— WORK INSTRUCTIONS —
Reproduce this listing in full.
···
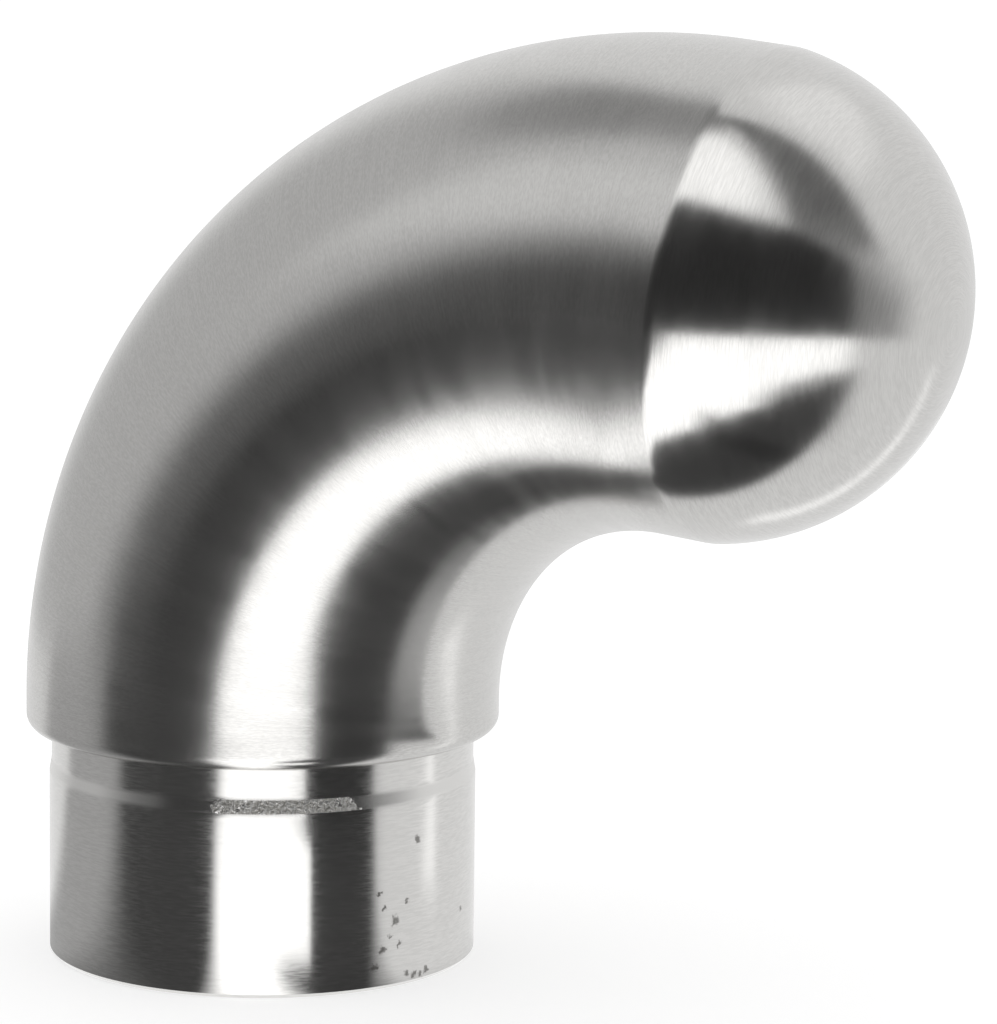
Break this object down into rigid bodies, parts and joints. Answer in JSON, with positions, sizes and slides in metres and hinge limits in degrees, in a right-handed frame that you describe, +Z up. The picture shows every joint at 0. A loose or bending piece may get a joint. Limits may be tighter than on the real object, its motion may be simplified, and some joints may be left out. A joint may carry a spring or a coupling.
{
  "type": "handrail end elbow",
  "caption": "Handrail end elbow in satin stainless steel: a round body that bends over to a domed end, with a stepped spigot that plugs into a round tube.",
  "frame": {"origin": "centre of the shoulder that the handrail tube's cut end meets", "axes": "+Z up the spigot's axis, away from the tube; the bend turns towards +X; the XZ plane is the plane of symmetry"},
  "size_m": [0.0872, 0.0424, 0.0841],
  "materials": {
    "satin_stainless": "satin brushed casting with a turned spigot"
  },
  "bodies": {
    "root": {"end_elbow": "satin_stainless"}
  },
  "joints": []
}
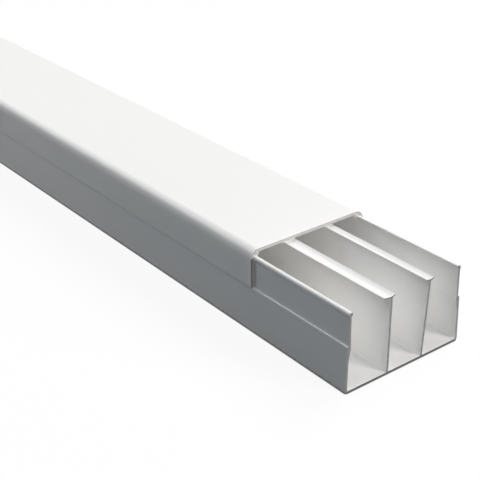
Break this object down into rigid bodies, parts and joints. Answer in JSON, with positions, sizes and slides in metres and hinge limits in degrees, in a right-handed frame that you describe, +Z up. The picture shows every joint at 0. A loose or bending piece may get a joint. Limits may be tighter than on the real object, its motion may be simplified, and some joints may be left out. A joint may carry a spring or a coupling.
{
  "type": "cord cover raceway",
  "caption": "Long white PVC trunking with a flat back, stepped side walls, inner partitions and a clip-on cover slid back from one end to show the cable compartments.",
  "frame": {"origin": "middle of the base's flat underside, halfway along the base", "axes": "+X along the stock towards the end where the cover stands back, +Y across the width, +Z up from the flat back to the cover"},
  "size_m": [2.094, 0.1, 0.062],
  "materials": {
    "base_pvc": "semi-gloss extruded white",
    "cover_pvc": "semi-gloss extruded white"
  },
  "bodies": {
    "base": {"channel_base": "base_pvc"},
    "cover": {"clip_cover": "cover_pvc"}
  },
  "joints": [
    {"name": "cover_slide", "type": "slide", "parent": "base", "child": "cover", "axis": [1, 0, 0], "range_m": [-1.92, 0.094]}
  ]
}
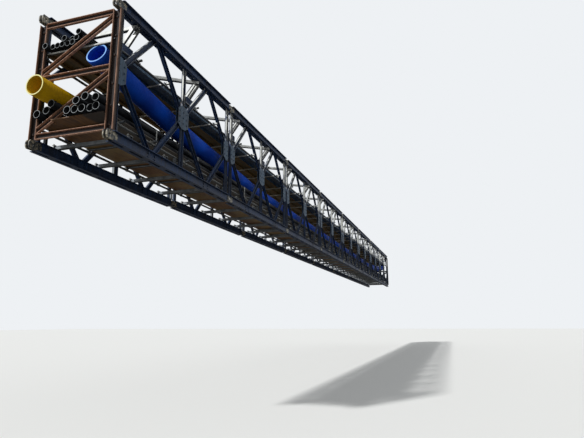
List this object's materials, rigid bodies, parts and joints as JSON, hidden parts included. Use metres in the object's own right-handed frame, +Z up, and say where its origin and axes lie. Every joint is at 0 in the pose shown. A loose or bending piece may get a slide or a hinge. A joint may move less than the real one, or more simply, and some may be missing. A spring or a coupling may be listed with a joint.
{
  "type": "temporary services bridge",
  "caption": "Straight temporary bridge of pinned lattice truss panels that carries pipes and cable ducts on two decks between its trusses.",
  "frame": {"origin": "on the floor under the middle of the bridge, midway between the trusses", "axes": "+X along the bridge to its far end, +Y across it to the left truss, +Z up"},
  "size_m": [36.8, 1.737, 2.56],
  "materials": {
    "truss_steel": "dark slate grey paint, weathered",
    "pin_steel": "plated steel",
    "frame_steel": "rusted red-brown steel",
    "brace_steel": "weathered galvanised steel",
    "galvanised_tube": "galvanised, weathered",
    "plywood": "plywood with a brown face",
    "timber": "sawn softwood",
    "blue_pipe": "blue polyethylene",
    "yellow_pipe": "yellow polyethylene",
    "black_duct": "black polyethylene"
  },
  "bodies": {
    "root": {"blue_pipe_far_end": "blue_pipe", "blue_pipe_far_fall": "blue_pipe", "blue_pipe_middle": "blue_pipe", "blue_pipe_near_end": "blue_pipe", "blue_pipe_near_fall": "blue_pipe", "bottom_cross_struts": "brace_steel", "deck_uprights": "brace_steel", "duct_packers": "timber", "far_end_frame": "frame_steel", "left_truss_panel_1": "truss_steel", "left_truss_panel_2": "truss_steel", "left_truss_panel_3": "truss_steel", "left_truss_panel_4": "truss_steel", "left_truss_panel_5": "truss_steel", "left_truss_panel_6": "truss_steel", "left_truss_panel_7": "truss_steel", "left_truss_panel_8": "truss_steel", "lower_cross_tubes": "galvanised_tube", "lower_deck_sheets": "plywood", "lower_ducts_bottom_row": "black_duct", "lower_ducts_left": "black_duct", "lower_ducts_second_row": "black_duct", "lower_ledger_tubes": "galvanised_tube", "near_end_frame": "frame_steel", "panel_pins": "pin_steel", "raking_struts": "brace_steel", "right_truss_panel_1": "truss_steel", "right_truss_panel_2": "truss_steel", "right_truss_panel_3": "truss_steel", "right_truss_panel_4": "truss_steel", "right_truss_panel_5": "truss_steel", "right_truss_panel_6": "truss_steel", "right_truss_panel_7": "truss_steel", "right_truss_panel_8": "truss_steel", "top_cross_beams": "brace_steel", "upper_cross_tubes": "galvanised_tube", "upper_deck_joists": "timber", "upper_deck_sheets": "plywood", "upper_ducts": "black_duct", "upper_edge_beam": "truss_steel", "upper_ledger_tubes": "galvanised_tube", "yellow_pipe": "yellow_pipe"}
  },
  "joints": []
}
···
— OUTPUT —
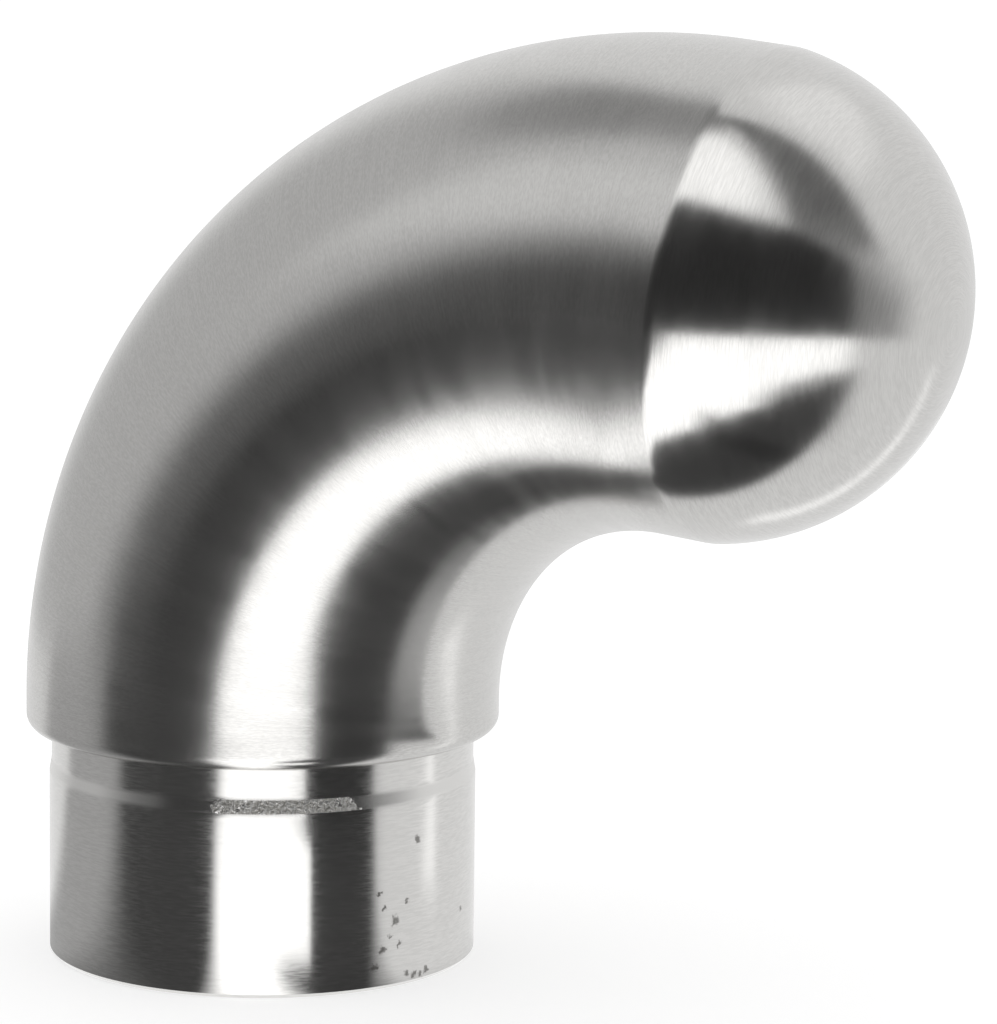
Break this object down into rigid bodies, parts and joints. Answer in JSON, with positions, sizes and slides in metres and hinge limits in degrees, in a right-handed frame that you describe, +Z up. The picture shows every joint at 0. A loose or bending piece may get a joint. Limits may be tighter than on the real object, its motion may be simplified, and some joints may be left out. A joint may carry a spring or a coupling.
{
  "type": "handrail end elbow",
  "caption": "Handrail end elbow in satin stainless steel: a round body that bends over to a domed end, with a stepped spigot that plugs into a round tube.",
  "frame": {"origin": "centre of the shoulder that the handrail tube's cut end meets", "axes": "+Z up the spigot's axis, away from the tube; the bend turns towards +X; the XZ plane is the plane of symmetry"},
  "size_m": [0.0872, 0.0424, 0.0841],
  "materials": {
    "satin_stainless": "satin brushed casting with a turned spigot"
  },
  "bodies": {
    "root": {"end_elbow": "satin_stainless"}
  },
  "joints": []
}
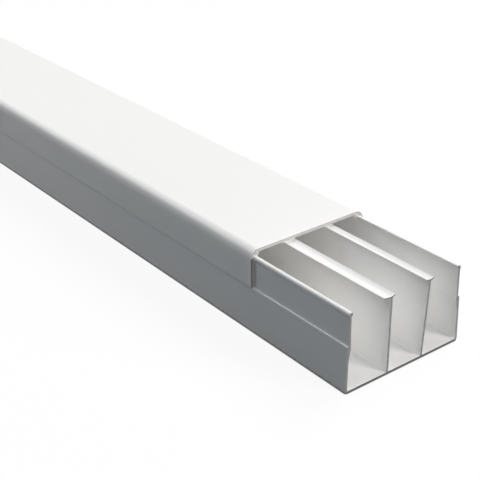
Break this object down into rigid bodies, parts and joints. Answer in JSON, with positions, sizes and slides in metres and hinge limits in degrees, in a right-handed frame that you describe, +Z up. The picture shows every joint at 0. A loose or bending piece may get a joint. Limits may be tighter than on the real object, its motion may be simplified, and some joints may be left out. A joint may carry a spring or a coupling.
{
  "type": "cord cover raceway",
  "caption": "Long white PVC trunking with a flat back, stepped side walls, inner partitions and a clip-on cover slid back from one end to show the cable compartments.",
  "frame": {"origin": "middle of the base's flat underside, halfway along the base", "axes": "+X along the stock towards the end where the cover stands back, +Y across the width, +Z up from the flat back to the cover"},
  "size_m": [2.094, 0.1, 0.062],
  "materials": {
    "base_pvc": "semi-gloss extruded white",
    "cover_pvc": "semi-gloss extruded white"
  },
  "bodies": {
    "base": {"channel_base": "base_pvc"},
    "cover": {"clip_cover": "cover_pvc"}
  },
  "joints": [
    {"name": "cover_slide", "type": "slide", "parent": "base", "child": "cover", "axis": [1, 0, 0], "range_m": [-1.92, 0.094]}
  ]
}
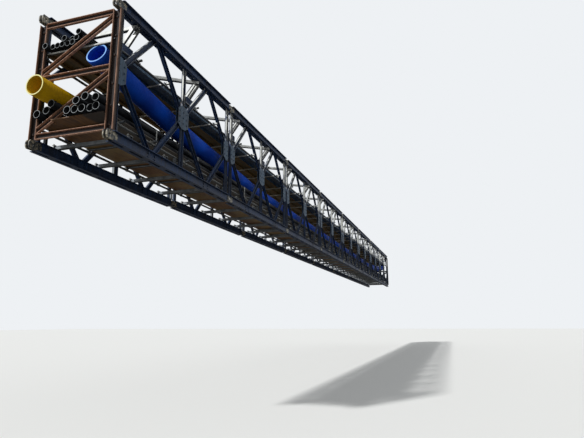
List this object's materials, rigid bodies, parts and joints as JSON, hidden parts included. Use metres in the object's own right-handed frame, +Z up, and say where its origin and axes lie. Every joint is at 0 in the pose shown. A loose or bending piece may get a slide or a hinge. A joint may move less than the real one, or more simply, and some may be missing. A spring or a coupling may be listed with a joint.
{
  "type": "temporary services bridge",
  "caption": "Straight temporary bridge of pinned lattice truss panels that carries pipes and cable ducts on two decks between its trusses.",
  "frame": {"origin": "on the floor under the middle of the bridge, midway between the trusses", "axes": "+X along the bridge to its far end, +Y across it to the left truss, +Z up"},
  "size_m": [36.8, 1.737, 2.56],
  "materials": {
    "truss_steel": "dark slate grey paint, weathered",
    "pin_steel": "plated steel",
    "frame_steel": "rusted red-brown steel",
    "brace_steel": "weathered galvanised steel",
    "galvanised_tube": "galvanised, weathered",
    "plywood": "plywood with a brown face",
    "timber": "sawn softwood",
    "blue_pipe": "blue polyethylene",
    "yellow_pipe": "yellow polyethylene",
    "black_duct": "black polyethylene"
  },
  "bodies": {
    "root": {"blue_pipe_far_end": "blue_pipe", "blue_pipe_far_fall": "blue_pipe", "blue_pipe_middle": "blue_pipe", "blue_pipe_near_end": "blue_pipe", "blue_pipe_near_fall": "blue_pipe", "bottom_cross_struts": "brace_steel", "deck_uprights": "brace_steel", "duct_packers": "timber", "far_end_frame": "frame_steel", "left_truss_panel_1": "truss_steel", "left_truss_panel_2": "truss_steel", "left_truss_panel_3": "truss_steel", "left_truss_panel_4": "truss_steel", "left_truss_panel_5": "truss_steel", "left_truss_panel_6": "truss_steel", "left_truss_panel_7": "truss_steel", "left_truss_panel_8": "truss_steel", "lower_cross_tubes": "galvanised_tube", "lower_deck_sheets": "plywood", "lower_ducts_bottom_row": "black_duct", "lower_ducts_left": "black_duct", "lower_ducts_second_row": "black_duct", "lower_ledger_tubes": "galvanised_tube", "near_end_frame": "frame_steel", "panel_pins": "pin_steel", "raking_struts": "brace_steel", "right_truss_panel_1": "truss_steel", "right_truss_panel_2": "truss_steel", "right_truss_panel_3": "truss_steel", "right_truss_panel_4": "truss_steel", "right_truss_panel_5": "truss_steel", "right_truss_panel_6": "truss_steel", "right_truss_panel_7": "truss_steel", "right_truss_panel_8": "truss_steel", "top_cross_beams": "brace_steel", "upper_cross_tubes": "galvanised_tube", "upper_deck_joists": "timber", "upper_deck_sheets": "plywood", "upper_ducts": "black_duct", "upper_edge_beam": "truss_steel", "upper_ledger_tubes": "galvanised_tube", "yellow_pipe": "yellow_pipe"}
  },
  "joints": []
}